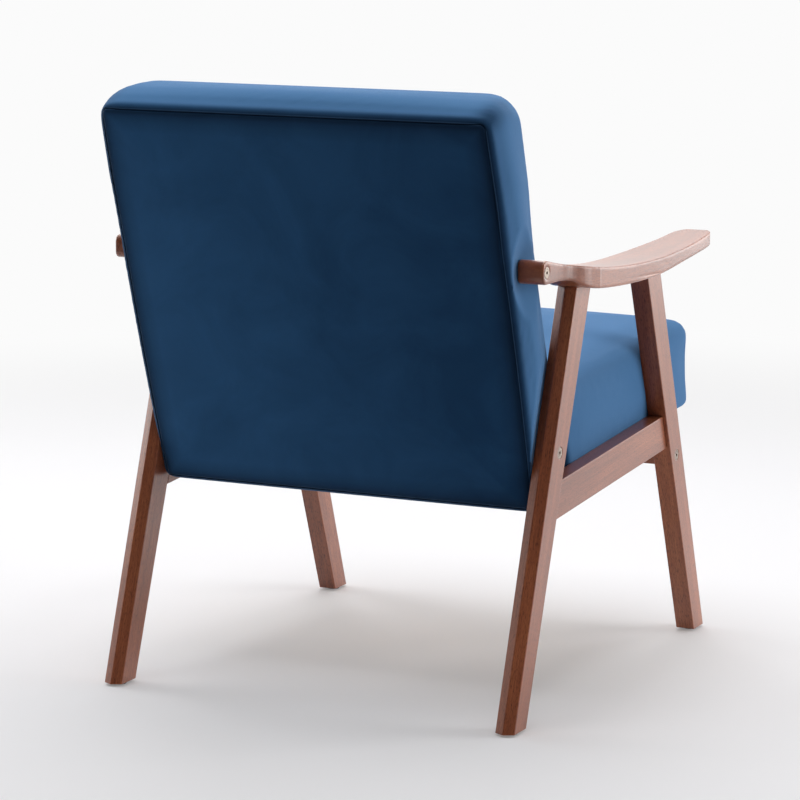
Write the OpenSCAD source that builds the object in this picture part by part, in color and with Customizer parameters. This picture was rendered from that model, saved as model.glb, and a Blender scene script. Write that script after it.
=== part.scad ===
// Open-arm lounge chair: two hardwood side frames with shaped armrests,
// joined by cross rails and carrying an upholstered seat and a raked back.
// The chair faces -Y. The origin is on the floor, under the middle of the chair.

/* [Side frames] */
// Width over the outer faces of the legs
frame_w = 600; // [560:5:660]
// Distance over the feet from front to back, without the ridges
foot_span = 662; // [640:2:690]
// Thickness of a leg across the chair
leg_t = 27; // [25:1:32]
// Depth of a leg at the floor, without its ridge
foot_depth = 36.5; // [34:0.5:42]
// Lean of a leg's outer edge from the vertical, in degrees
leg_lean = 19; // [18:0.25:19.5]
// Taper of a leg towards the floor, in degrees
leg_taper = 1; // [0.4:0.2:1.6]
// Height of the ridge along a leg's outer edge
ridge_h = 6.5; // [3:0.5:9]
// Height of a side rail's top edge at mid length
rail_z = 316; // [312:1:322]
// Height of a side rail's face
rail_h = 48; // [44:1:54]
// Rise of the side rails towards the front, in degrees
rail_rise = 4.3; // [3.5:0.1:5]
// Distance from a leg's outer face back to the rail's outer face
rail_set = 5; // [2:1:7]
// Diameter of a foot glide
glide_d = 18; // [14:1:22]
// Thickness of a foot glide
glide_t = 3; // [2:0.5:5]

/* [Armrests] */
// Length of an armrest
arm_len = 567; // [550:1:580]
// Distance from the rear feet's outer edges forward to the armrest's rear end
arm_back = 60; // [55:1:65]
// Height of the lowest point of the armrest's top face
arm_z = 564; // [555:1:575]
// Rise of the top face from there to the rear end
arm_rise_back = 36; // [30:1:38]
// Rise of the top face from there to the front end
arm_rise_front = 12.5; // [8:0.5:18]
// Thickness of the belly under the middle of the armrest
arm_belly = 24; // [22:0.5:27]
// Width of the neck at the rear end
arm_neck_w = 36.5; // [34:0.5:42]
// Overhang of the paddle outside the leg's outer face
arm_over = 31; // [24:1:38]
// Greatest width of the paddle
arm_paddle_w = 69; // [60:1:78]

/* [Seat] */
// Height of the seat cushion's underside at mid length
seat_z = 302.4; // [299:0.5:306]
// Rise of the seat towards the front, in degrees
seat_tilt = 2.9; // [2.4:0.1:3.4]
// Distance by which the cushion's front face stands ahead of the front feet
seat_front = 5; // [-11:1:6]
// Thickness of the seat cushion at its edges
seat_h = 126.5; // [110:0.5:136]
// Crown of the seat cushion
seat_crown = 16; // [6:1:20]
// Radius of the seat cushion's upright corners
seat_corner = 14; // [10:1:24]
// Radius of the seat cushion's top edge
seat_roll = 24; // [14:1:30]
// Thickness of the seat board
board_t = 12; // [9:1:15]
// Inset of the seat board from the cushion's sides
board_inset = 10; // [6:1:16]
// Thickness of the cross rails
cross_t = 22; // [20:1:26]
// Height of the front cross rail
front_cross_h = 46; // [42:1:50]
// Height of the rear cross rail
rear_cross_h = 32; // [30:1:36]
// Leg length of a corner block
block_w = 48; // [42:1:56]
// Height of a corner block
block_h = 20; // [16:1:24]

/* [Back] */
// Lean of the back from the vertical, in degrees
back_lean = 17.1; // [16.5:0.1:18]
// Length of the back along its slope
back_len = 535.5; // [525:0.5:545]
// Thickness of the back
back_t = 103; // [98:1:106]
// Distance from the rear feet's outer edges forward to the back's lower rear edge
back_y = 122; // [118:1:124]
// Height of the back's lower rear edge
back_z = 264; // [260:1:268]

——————

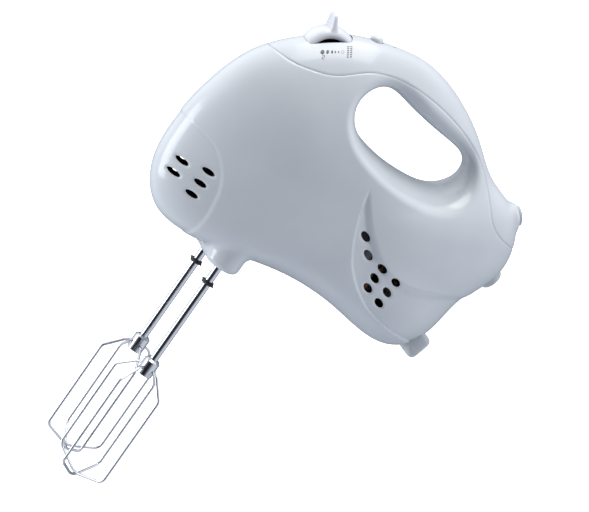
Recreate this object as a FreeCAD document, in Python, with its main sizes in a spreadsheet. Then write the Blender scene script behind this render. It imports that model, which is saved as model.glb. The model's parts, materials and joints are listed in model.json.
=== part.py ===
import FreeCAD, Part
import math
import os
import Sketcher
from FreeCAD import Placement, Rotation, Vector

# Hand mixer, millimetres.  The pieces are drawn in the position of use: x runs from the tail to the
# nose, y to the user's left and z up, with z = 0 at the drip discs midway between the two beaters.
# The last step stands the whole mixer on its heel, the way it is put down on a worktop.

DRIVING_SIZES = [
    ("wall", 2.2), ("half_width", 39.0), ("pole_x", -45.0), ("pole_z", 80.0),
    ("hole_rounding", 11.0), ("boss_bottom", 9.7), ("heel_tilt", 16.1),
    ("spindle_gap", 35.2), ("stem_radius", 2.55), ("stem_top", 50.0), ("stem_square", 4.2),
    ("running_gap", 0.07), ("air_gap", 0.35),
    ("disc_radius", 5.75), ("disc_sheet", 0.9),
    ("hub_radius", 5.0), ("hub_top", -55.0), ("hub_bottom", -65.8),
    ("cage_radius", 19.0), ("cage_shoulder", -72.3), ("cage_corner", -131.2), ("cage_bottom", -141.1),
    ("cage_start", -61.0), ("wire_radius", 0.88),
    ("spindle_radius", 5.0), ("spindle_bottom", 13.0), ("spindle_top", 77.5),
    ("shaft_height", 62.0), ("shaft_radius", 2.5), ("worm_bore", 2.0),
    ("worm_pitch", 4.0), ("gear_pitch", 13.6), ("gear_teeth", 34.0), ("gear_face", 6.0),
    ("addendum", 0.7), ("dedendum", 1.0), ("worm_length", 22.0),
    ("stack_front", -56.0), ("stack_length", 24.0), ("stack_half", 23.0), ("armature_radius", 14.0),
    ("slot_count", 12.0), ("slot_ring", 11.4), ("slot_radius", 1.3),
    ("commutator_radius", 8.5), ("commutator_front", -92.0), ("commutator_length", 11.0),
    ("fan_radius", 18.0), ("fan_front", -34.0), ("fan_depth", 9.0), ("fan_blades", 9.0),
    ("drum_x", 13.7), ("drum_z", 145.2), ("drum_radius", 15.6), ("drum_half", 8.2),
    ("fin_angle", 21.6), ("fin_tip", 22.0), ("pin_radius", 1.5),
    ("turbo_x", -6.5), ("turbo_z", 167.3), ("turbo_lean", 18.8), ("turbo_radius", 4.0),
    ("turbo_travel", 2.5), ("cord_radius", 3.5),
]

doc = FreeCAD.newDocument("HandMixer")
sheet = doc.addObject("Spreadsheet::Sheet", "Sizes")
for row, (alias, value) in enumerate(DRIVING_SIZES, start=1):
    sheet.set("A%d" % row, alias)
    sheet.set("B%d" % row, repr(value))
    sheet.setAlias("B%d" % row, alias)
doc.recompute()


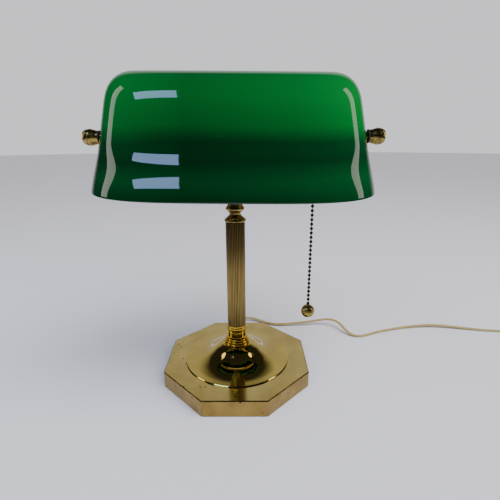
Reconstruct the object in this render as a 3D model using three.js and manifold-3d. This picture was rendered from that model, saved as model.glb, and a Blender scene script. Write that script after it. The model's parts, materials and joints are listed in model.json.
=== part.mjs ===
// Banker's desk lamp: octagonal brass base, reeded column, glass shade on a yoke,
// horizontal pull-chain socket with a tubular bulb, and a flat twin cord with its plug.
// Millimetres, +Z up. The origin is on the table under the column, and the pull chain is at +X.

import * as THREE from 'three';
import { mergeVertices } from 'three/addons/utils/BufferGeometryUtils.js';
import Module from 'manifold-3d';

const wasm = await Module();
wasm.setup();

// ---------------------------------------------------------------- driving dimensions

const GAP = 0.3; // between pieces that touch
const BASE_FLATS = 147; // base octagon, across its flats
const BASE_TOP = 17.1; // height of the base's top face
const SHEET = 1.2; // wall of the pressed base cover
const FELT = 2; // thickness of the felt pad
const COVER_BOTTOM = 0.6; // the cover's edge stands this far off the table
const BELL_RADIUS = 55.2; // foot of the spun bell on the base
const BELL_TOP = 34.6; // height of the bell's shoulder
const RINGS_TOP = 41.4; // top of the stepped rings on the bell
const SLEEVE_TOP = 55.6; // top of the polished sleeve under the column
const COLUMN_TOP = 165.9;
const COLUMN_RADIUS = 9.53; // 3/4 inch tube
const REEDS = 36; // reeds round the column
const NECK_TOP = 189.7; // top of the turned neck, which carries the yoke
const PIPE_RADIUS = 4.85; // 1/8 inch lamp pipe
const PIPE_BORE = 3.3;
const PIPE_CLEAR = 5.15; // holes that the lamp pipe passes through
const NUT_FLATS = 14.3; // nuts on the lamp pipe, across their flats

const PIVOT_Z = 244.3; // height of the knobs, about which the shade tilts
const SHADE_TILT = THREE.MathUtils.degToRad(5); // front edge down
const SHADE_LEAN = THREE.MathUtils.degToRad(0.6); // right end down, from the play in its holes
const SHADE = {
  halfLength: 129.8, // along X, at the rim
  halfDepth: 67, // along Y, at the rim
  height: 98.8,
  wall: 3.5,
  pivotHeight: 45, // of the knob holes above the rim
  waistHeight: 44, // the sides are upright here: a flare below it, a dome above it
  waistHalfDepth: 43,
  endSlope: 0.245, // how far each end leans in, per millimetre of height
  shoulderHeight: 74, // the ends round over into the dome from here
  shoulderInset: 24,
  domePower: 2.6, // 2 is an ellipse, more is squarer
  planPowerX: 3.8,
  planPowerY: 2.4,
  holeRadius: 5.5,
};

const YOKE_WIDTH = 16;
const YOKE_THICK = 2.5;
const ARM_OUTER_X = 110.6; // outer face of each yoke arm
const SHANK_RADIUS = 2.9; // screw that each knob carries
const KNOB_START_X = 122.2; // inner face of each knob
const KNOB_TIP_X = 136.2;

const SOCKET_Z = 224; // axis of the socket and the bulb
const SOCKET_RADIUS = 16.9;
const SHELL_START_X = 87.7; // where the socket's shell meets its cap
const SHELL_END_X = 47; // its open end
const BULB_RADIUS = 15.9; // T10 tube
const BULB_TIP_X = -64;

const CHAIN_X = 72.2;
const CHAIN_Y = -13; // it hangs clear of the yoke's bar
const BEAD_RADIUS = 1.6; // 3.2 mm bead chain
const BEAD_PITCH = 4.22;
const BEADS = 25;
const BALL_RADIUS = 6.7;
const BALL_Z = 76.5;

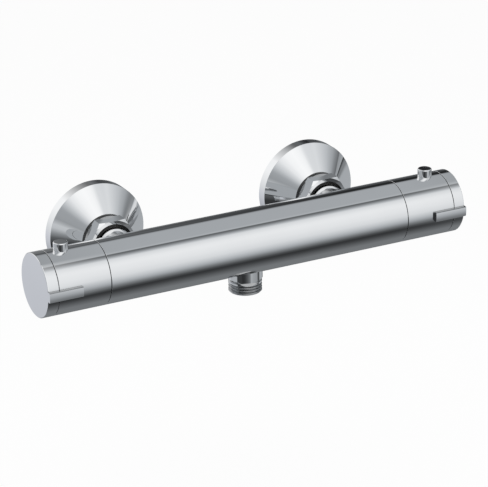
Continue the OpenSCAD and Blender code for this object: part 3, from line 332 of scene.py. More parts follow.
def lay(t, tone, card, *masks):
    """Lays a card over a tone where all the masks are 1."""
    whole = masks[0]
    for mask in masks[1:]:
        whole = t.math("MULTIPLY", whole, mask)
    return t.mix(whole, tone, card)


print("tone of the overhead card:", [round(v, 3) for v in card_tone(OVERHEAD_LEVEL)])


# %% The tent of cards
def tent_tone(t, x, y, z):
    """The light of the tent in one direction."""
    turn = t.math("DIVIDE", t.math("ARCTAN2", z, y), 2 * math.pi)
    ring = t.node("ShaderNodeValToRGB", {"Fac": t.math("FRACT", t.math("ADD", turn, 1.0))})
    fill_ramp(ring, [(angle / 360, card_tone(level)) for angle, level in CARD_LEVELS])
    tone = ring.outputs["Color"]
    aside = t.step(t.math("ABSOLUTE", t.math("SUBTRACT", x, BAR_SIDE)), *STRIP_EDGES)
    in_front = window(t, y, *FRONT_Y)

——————

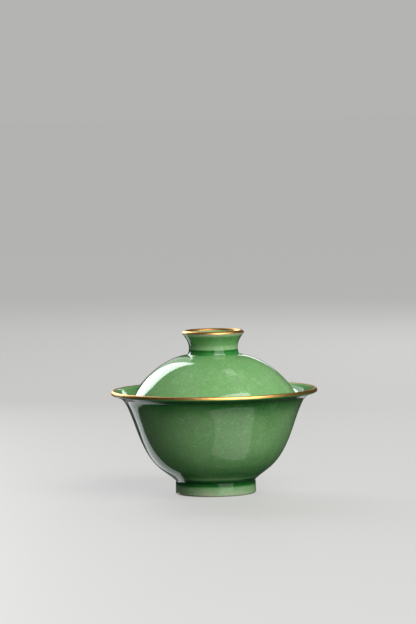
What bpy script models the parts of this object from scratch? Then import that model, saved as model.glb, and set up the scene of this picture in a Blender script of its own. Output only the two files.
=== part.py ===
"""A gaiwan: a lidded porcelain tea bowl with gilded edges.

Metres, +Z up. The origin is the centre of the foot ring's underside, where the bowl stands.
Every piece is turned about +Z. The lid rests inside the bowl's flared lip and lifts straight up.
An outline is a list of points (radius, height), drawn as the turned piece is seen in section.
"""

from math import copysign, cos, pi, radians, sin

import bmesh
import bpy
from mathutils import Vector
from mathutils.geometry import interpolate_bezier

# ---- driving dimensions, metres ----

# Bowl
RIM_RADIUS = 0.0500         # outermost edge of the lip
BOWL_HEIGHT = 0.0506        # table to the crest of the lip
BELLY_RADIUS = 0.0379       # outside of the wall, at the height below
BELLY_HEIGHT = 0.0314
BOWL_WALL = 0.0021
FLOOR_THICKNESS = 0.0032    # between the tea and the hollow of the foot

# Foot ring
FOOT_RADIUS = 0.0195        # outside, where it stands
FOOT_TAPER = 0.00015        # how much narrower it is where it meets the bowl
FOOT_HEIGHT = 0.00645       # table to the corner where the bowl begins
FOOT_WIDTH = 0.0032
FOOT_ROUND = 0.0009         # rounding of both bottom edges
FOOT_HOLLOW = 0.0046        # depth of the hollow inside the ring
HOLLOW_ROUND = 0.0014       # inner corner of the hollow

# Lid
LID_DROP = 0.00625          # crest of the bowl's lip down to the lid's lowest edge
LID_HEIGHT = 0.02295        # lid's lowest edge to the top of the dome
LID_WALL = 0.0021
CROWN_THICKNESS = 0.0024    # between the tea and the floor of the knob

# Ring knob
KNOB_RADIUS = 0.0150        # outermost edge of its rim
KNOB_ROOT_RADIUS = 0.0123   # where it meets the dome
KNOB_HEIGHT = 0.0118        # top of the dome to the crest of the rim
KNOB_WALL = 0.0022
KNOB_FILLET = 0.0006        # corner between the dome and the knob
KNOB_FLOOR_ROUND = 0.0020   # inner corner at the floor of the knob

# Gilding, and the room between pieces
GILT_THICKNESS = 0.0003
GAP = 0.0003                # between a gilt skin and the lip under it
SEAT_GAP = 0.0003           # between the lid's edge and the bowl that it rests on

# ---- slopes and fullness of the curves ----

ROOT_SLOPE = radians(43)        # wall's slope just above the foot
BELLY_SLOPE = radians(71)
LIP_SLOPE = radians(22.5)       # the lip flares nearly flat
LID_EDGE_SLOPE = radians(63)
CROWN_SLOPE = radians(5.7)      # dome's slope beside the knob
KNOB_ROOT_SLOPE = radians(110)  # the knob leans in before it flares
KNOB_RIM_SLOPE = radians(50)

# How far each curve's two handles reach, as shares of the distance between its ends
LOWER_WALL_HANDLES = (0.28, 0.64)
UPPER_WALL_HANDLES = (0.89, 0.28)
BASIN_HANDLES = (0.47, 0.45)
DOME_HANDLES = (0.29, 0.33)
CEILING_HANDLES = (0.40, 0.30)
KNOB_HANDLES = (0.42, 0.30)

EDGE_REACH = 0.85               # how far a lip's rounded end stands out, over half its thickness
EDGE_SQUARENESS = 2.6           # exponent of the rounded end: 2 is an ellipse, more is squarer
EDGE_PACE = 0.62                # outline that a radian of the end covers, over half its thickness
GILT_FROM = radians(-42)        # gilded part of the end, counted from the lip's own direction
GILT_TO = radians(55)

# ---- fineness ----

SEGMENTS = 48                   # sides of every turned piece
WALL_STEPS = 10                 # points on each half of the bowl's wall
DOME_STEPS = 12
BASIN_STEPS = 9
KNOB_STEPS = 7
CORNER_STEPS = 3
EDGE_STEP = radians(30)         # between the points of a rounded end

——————

* [Short problem]:
Only the lines from the one containing "Continue the OpenSCAD" through the one containing "v in card_tone(OVERHEAD_LEVEL)])" are to be reproduced, exactly as they appear.

* [Worked answer]:
Continue the OpenSCAD and Blender code for this object: part 3, from line 332 of scene.py. More parts follow.
def lay(t, tone, card, *masks):
    """Lays a card over a tone where all the masks are 1."""
    whole = masks[0]
    for mask in masks[1:]:
        whole = t.math("MULTIPLY", whole, mask)
    return t.mix(whole, tone, card)


print("tone of the overhead card:", [round(v, 3) for v in card_tone(OVERHEAD_LEVEL)])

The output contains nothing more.